Zaid Pervez, a doctoral student in electrical engineering, used the model to match field observations — collected by other research groups using ground-based sensors, satellites, and high-altitude spy planes — to the conditions in the simulated thunderclouds.

“We explained how photoelectric events occur, what conditions need to be in thunderclouds to initiate the cascade of electrons, and what is causing the wide variety of radio signals that we observe in clouds all prior to a lightning strike,” Pervez said. “To confirm our explanation on lightning initiation, I compared our results to previous modeling, observation studies and my own work on a type of lightning called compact intercloud discharges, which usually occur in small, localized regions in thunderclouds.”

Published by Pasko and his collaborators in 2023, the model, Photoelectric Feedback Discharge, simulates physical conditions in which a lightning bolt is likely to originate. The equations used to create the model are available in the paper for other researchers to use in their own work.

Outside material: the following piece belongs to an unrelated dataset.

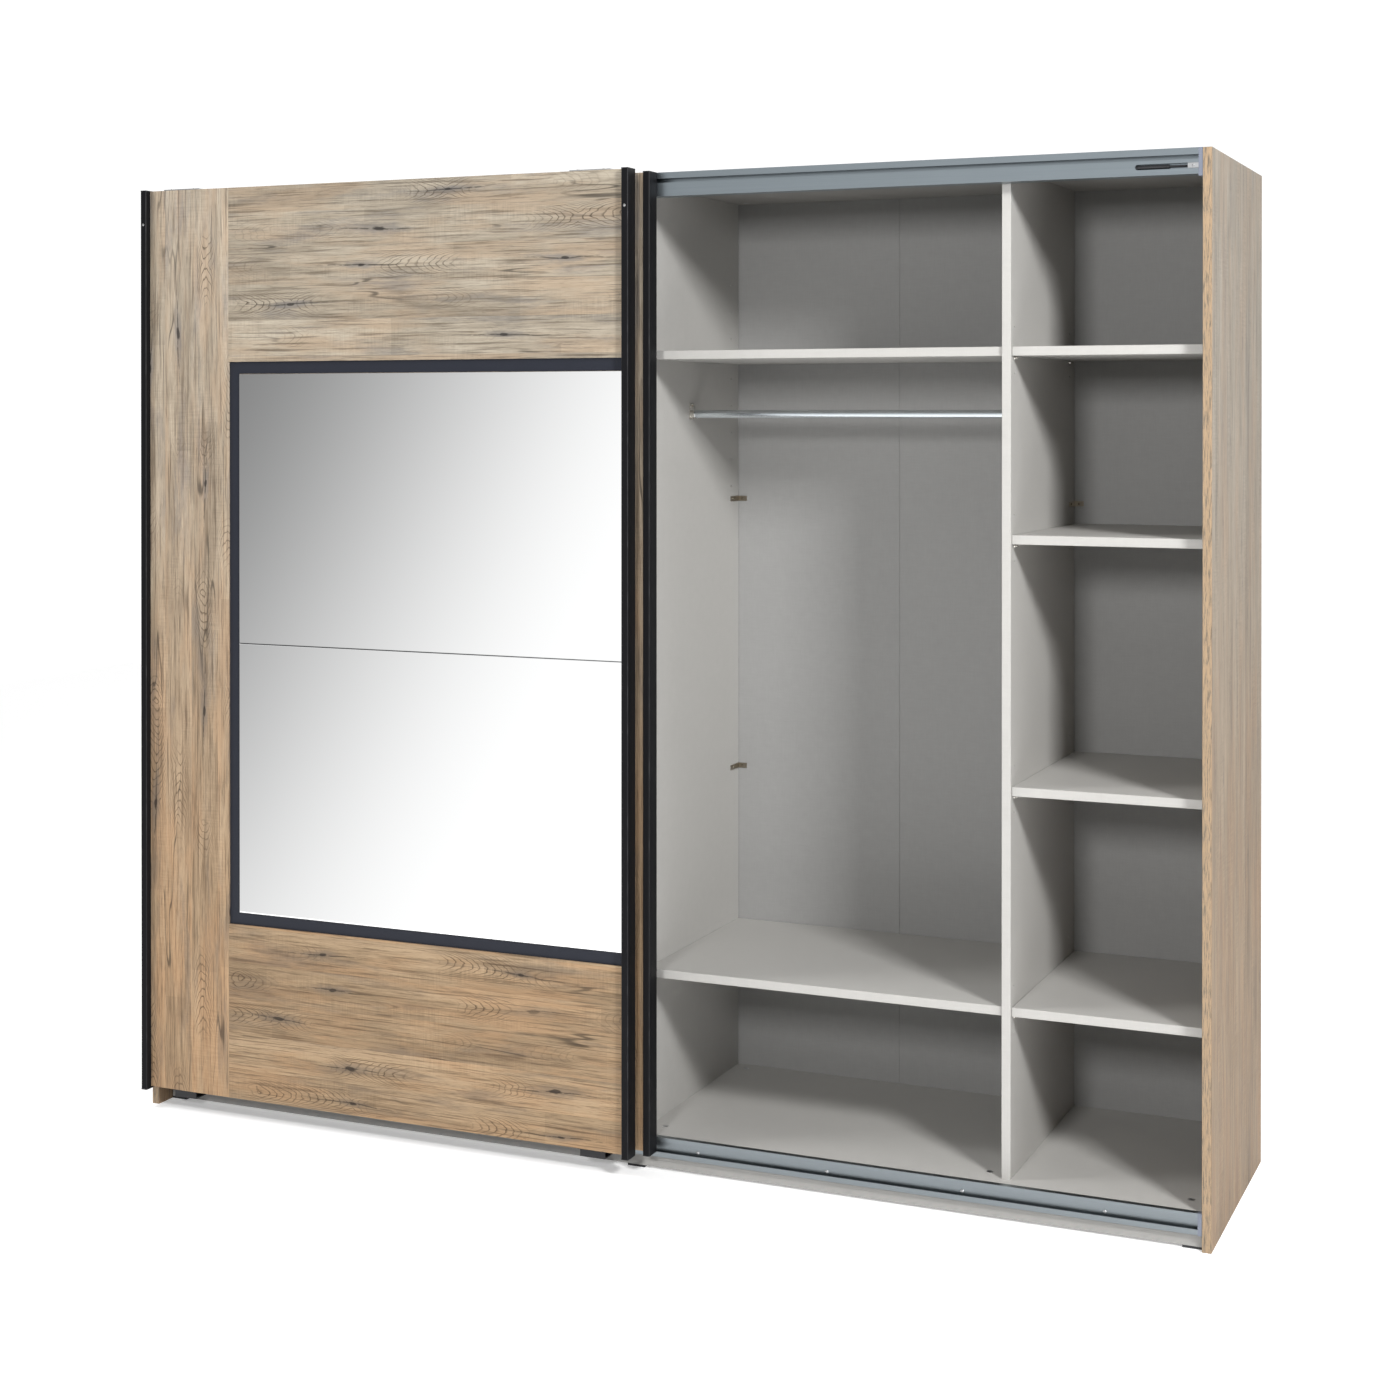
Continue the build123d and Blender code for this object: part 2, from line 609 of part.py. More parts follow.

Victor Pasko, left, professor of electrical engineering in the Penn State School of Electrical Engineering and Computer Science, and Zaid Pervez, a doctoral student in electrical engineering, revealed the powerful chain reaction that triggers lightning. 
Credit: Caleb Craig / Penn State




Gamma-Ray Flashes Without the Flash

In addition to uncovering lightning initiation, the researchers explained why terrestrial gamma-ray flashes are often produced without flashes of light and radio bursts, which are familiar signatures of lightning during stormy weather.

“In our modeling, the high-energy X-rays produced by relativistic electron avalanches generate new seed electrons driven by the photoelectric effect in air, rapidly amplifying these avalanches,” Pasko said. “In addition to being produced in very compact volumes, this runaway chain reaction can occur with highly variable strength, often leading to detectable levels of X-rays, while accompanied by very weak optical and radio emissions. This explains why these gamma-ray flashes can emerge from source regions that appear optically dim and radio silent.”


In addition to Pasko and Pervez, the co-authors include Sebastien Celestin, professor of physics at the University of Orléans, France; Anne Bourdon, director of research at École Polytechnique, France; Reza Janalizadeh, ionosphere scientist at NASA Goddard Space Flight Center and former postdoctoral scholar under Pasko at Penn State; Jaroslav Jansky, assistant professor of electrical engineering and communication at Brno University of Technology, Czech Republic; and Pierre Gourbin, postdoctoral scholar of astrophysics and atmospheric physics at the Technical University of Denmark.

The U.S. National Science Foundation, the Centre National d’Etudes Spatiales (CNES), the Institut Universitaire de France and the Ministry of Defense of the Czech Republic supported this research.